The Law Offices of Fern Trevino routinely provides guidance in the following areas:

Preparing clients for a termination meeting. Many employees fear they might be suddenly terminated. Having a definite plan of action before the termination meeting will ease the anxiety, and help the employee to focus and avoid pitfalls.

Advising clients whether they have facts to support a claim. Many of our clients have no interest in filing or litigating a claim, but they do want to negotiate a better severance. The strengths and weaknesses of a claim will determine the firm’s approach or recommended approach in settlement discussions.

Advising clients on how to respond to a negative performance review or a performance improvement plan. Employees who anticipate a negative review or being placed on a performance improvement plan may benefit from counseling early on.

Assisting employees in writing a rebuttal to a performance review or a performance improvement plan. A rebuttal provides an opportunity to correct information and explain mitigating circumstances. How something is said can be as important as what is said.

Counseling employees on whether, when and how to try to negotiate a severance package and exit plan. Timing can be critical.

Counseling employees on whether and how to try to negotiate a less restrictive non-compete or non-solicitation agreement.

Counseling employees on how to manage difficult work situations when the client has no facts to support a legal claim. How an employee responds to a difficult work situation depends on whether the employee has facts to support a claim. Even if no facts exist, many employees benefit on guidance on how to manage difficult situations.
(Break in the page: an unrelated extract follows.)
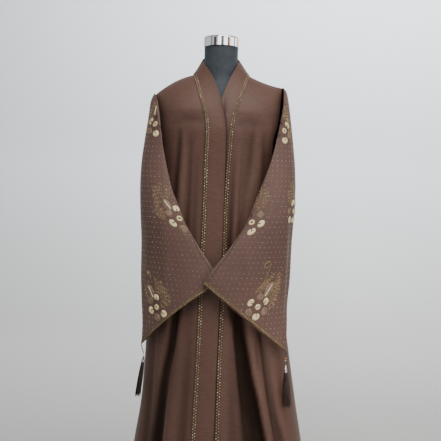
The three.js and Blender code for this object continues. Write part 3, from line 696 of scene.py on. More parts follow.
COLLAR_COLUMNS = table("column turn", [[0, 90], [1, 66], [2, 44], [3, 22], [4, 0]])
NECK_COLUMNS, BACK_COLUMNS = 4, 8
# The back's outer columns are drawn to the armhole.
PULL = {"start": 5, "width": 3, "drop": 0.02, "power": 4}


def armhole_back(side, z):
    """Back half of the sleeve's armhole end at a height: x and y."""
    turns = np.linspace(np.pi / 2, 1.5 * np.pi, 90)
    ring = sleeve_grid(side, np.array([0.0]), turns)[0][::-1]
    return np.interp(z, ring[:, 2], ring[:, 0]), np.interp(z, ring[:, 2], ring[:, 1])


def back_grid(side):
    """From the centre seam out to the side, and down from the shoulder to the hem."""
    sign = SIGN[side]
    column = np.linspace(0, BACK_COLUMNS, BACK_STEPS)
    share = column / BACK_COLUMNS

    def rows_at(z):
        z = np.asarray(z, float)[:, None]
        width = along(BODY, side, "z", z)
        hole_x, hole_y = armhole_back(side, z)
        above = z > UNDERARM_Z
        edge_x = np.where(above, hole_x - sign * ARMHOLE_GAP, sign * width)
        x = width * rounded(np.sin(angle_at(edge_x, width) * share), BODY_ROUND)
        points = body_point("back", x, z)
        reach = hole_y - body_point("back", edge_x, z)[..., 1]
        points[..., 1] += np.where(above, reach * share ** PULL["power"], 0)
        points[~above[:, 0], -1, 1] = SEAM / 2
        return points

    chest = rows_at([CHEST_Z])[0]
    neck_x = SEAM_AT_SHOULDER[side]
    tip = SHOULDER_TIPS[side]
    ridge = RIDGE_Y + SEAM / 2
    turn = np.radians(along(COLLAR_COLUMNS, "turn", "column", np.minimum(column, NECK_COLUMNS)))
    past_neck = (column - NECK_COLUMNS) / (BACK_COLUMNS - NECK_COLUMNS)
    line_x = mix(neck_x, tip[0], np.clip(past_neck, 0, 1))
    round_neck = column < NECK_COLUMNS
    neck = stack(
        (neck_x + sign * SEAM) * np.cos(turn),
        ridge + (COLLAR["neck_depth"] + SEAM) * np.sin(turn),
        SHOULDER_NECK_Z + COLLAR["neck_rise"] * np.sin(turn),
    )
    top = np.where(round_neck[:, None], neck, stack(line_x, ridge, shoulder_z(line_x, neck_x, tip)))
    drop = YOKE_DROPS[:, None]
    yoke = fall(top, chest, drop)
    hole_x, hole_y = armhole_back(side, yoke[:, -1, 2])
    pull = smooth((column - PULL["start"]) / PULL["width"])[None, :] * smooth(drop / PULL["drop"])
    yoke[..., 0] += pull * (hole_x - sign * ARMHOLE_GAP - yoke[:, -1, 0])[:, None]
    yoke[..., 1] += pull * (hole_y - yoke[:, -1, 1])[:, None]
    grid = np.concatenate([yoke, chest[None], rows_at(LOWER_Z)])
    grid[:, 0, 0] = sign * SEAM / 2
    return grid


def back_panel(side):
    grid = back_grid(side)
    normals = grid_normals(grid, False, SIGN[side])
    square_outer_seams(grid, normals)
    level_normals(normals, 0, 0)
    outer = creased_panel(grid, normals, "back")
    shell(f"back_{side}", outer, normals, fold_shade(grid, "back"), CREPE, f"back_panel_{side}")


# ---------------------------------------------------------------- bands


def band_edges(side):
    """Seam edge and free edge of a band, from the centre back down to the chest."""
    sign = SIGN[side]
    neck_x = SEAM_AT_SHOULDER[side]
    turn = np.radians(np.linspace(90, 0, NECK_ROWS)[:-1])
    c, s = np.cos(turn), np.sin(turn)

    def round_back(half, depth, z, rise):
        return stack(np.maximum(half * c, SEAM / 2) * sign, RIDGE_Y + depth * s, z + rise * s)

    round_seam = round_back(abs(neck_x), COLLAR["neck_depth"], SHOULDER_NECK_Z, COLLAR["neck_rise"])
    round_free = round_back(COLLAR["top_x"], COLLAR["top_y"], COLLAR["top_z"], COLLAR["back_rise"])
    chest = body_point("front", along(EDGES, f"seam_{side}", "z", CHEST_Z), CHEST_Z)
    down = np.linspace(0, 1, COLLAR_ROWS)
    drop = np.clip(along(COLLAR_DROPS, "drop", "s", down), 0, 1)
    front_seam = fall(np.array([neck_x, RIDGE_Y, SHOULDER_NECK_Z]), chest, drop)
    front_free = stack(*(along(COLLAR_FREE, key, "s", down) for key in (f"{side}_x", f"{side}_y", "z")))
    return np.concatenate([round_seam, front_seam]), np.concatenate([round_free, front_free])


def lap(side, z):
    """How far the left band lies out over the right one."""
    if side == "right":
        return np.zeros_like(z)
    return LAP_RISE * np.clip((LAP_FREE_Z - z) / (LAP_FREE_Z - LAP_FULL_Z), 0, 1)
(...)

Counseling employees on how to file administrative charges alleging discrimination or retaliation. Before filing administrative charges, employees need to understand what to do and not do in the charge filing process.

Evaluating facts to determine whether an employee's facts are strong enough to support a legal claim. Many of our clients have no interest in getting caught up in the legal process. Even if an employee never retains an attorney, understanding options may lead to a far better result.